The improved outcomes for families using the voucher program, especially for those moving to suburban areas, was stunning, and Moving To Opportunity, a Gatreaux-inspired national program, was created by HUD in the 1990s to operate in five metropolitan areas.

So how have things worked out? Following family outcomes over time is always challenging and susceptible to misleading conclusions. Gatreaux did not have a non-participating control group, but did track outcomes for subgroups located in suburban and urban neighborhoods. The research that followed participants in Moving to Opportunity, and a second wave called Gatreaux 2, established control groups not participating in the program and collected more detailed family data. But researchers examining all three programs were confounded by program design changes. Moreover, each program was launched in a different economic climate, and the advent of welfare reform in the late 1990s influenced workforce behavior significantly for movers as well as for those staying in traditional public housing.

That's not to say that nothing has been learned. The longitudinal story of how these families fared -- in school achievement, mental well-being, employment, and other social indicators -- has been well-researched, with mixed conclusions about the value to families of moving out of high-poverty public housing into more diverse neighborhoods. The most recent study found that young children who moved out of public housing had far higher earnings than similar children whose parents were not chosen in the lotteries to receive vouchers. Outcomes for both sets of parents were essentially the same, suggesting that the benefits of moving into a less-poverty-impacted neighborhood had the greatest effect during formative developmental years.

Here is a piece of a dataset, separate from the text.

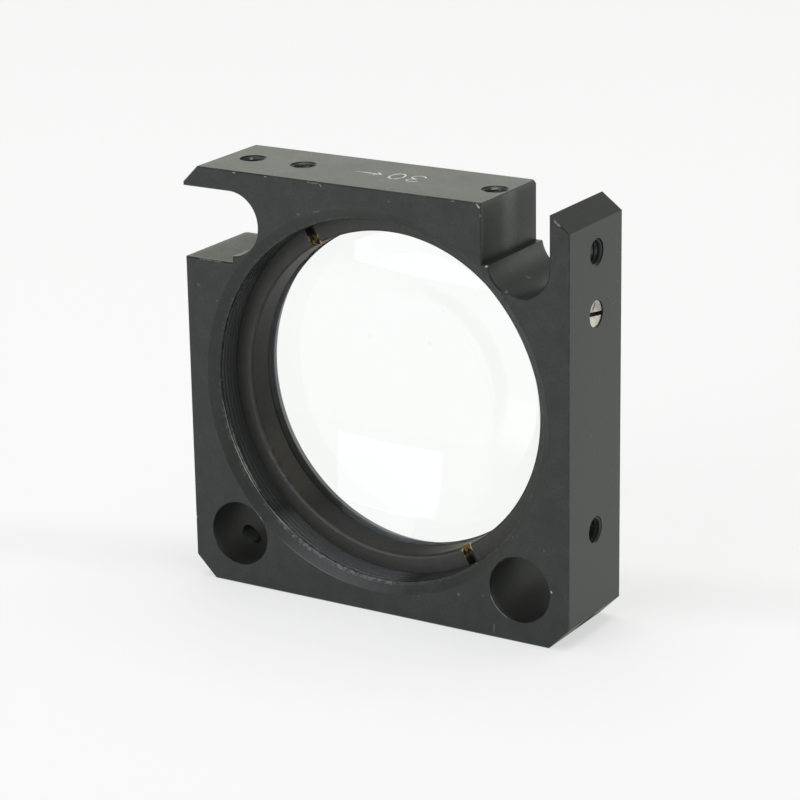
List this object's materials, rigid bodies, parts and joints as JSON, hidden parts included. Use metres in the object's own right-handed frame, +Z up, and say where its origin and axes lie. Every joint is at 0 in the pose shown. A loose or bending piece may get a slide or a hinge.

But Erin Chyn, a doctoral student at the University of Michigan, discovered that there was more to be found in the data. Moving to Work families were chosen via a lottery, which created winners and losers, the latter serving as a control group. However, only a fourth of eligible families chose to apply for the lottery. Chyn hypothesized that families that were highly motivated to escape poor neighborhoods and to provide better environments for their children were more likely to apply, thereby flattening somewhat the differences between the lottery winners and losers.

Chyn turned to another program operated by the Chicago Housing Authority to identify a more randomized comparison of neighborhood impacts. In the late 1990s, CHA began a large-scale demolition of family high-rise developments. Residents of buildings selected for demolition received vouchers; those whose buildings were undisturbed did not. This process produced large numbers of families in equal circumstance being treated differently. Chyn found that the children forced to move went on to have annual earnings 16 percent higher and a 9 percent greater employment rate. Yet a contemporaneous CHA program offering vouchers to volunteer families had no similar result.

Voucher programs are now well-established mainstream housing-assistance programs, but have evolved far from the original directive that families be helped to move into more diverse neighborhoods. Given the prevailing controversies competing for attention, it's unclear whether more recent research may propel a retooling of housing-voucher practice.

Nonetheless, more-refined family-outcomes research should inform assessment of other public programs that offer choices to families and purport to produce better outcomes. Traditional charter-school enrollment, for example, begins with the active search by a parent for a school of choice for the family's children. What influence does those parents' engagement have on the results of the school? How do they differ in result from conversions of entire publicly-run school systems to charter operators, where families have not chosen to enroll their children in charters?

Thanks to decades of research, we are in a better position to answer such questions with confidence.